Note that too many people are coming up to me after some classes asking questions about their answers being right or wrong to one among several problems.  This is not good for two reasons: (a) I have to pack up and leave the classroom promptly when the lecture is finished and (b) I don't have memorized the final answers and need to look at the solution technique to tell if someone is on the right track.  Better to ask such questions before class, so I will make myself available in my office a half hour before class --and come in ten minutes before start of class-- to answer any "last-minute" questions.  Again, it is far better to make the 7pm problem recitation class with Greg Brunner the night before the problems are due since he reviews my solutions and has time to work with you in learning how to solve the problems.

 

6-1: A star in the sky 100 parsecs(pc) away has an apparent magnitude of  m = +6.50.  What will be its absolute magnitude M?  (use the inverse square law of light and remember that M = m when the star is 10 pc distant)

 

6-2: The Sun has an absolute magnitude of M = +4.6 and is of spectral type G2V.  The star Capella , which has the same spectral type as the Sun, has an apparent magnitude of m = -0.4.

(a) What is the distance to Capella in parsecs and light years assuming its luminosity class is the same as the Sun…namely G2V?

(b) However, close analysis of its spectrum indicates that its luminosity class is that of a giant, namely G2 III.  The HR diagram indicates that such a star would have an absolute magnitude about -0.4 (i.e., M = -0.4).  If this is true, what would be the distance of Capella now, and its luminosity compared to the Sun?  [give the ratio that the luminosity is higher compare to L(sun)]

(c) Now, given the case of Capella being a giant star of spectral type G2III and M = -0.4, estimate the relative size of Capella compared to the Sun (assuming that the surface temperatures are the same).

 

6-3:  Supposed the Sun (G2V) and the star Sirius (A1V)  (the two brightest stars in the sky!) were in a gravitationally bound binary star system where the orbits were circular with an average separation of 10 AU and a period of 18.25 years. 

(a) What is the mass of Sirius in solar masses?

(b) Estimate the distance of the binary in parsecs and AU's assuming that the absolute magnitude of a A1V star is M = +0.6 but the apparent magnitude of Sirius is m = -1.4.

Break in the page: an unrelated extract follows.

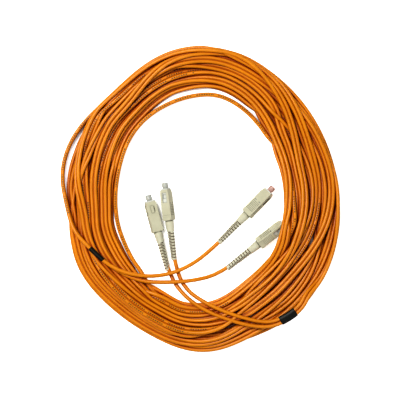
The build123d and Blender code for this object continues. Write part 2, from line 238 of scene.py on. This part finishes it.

(this can be done using the equations in MI 15.1 and 15.3 or with the distance modulus equation below given as bonus problem 6-5)

(c) For the distance you get in (b), what would be the angular separation of the two stars (given their true separation is 10AU) in arc seconds seen through a telescope at the Earth? (skinny triangle again!)

 

6-4: (this relates to MI 16.1 material and is problem 49 in Chapter 16 of CP) Masses of the first stars.  Models of the first star-forming clouds indicate that they had a temperature of roughly 200 K and a particle density of roughly 300,000 particles per cubic centimeter at the time they started trapping their internal thermal energy. 

(a) Estimate the mass at which thermal pressure balances gravity for these values of pressure and temperature .

(b) How does that mass compare the Sun's mass?

(c) What is the estimated lifetime of a star with that mass?

 

BONUS PROBLEM (worth 0 or 2 points added to your problem total (0=wrong 2=right)…this is a formula derivation that you need to show every assumption and mathematical step!)

IF:  (a) m is the apparent magnitude of a star at some distance d(pc) in parsecs, and

      (b) M is the absolute magnitude of a star (equal to the apparent magnitude of the star at a distance of 10 parsecs),

      (c)  then the difference in the apparent and absolute magnitudes of a star: m - M (called the distance modulus) is related to distance by the equation:

 

                                                m - M = 5log[d(pc)] - 5.

 

            [log is the base10 logarithm; use the inverse square law of light (MI15.1) and the definitions of magnitudes (MI15.3) in this formula derivation]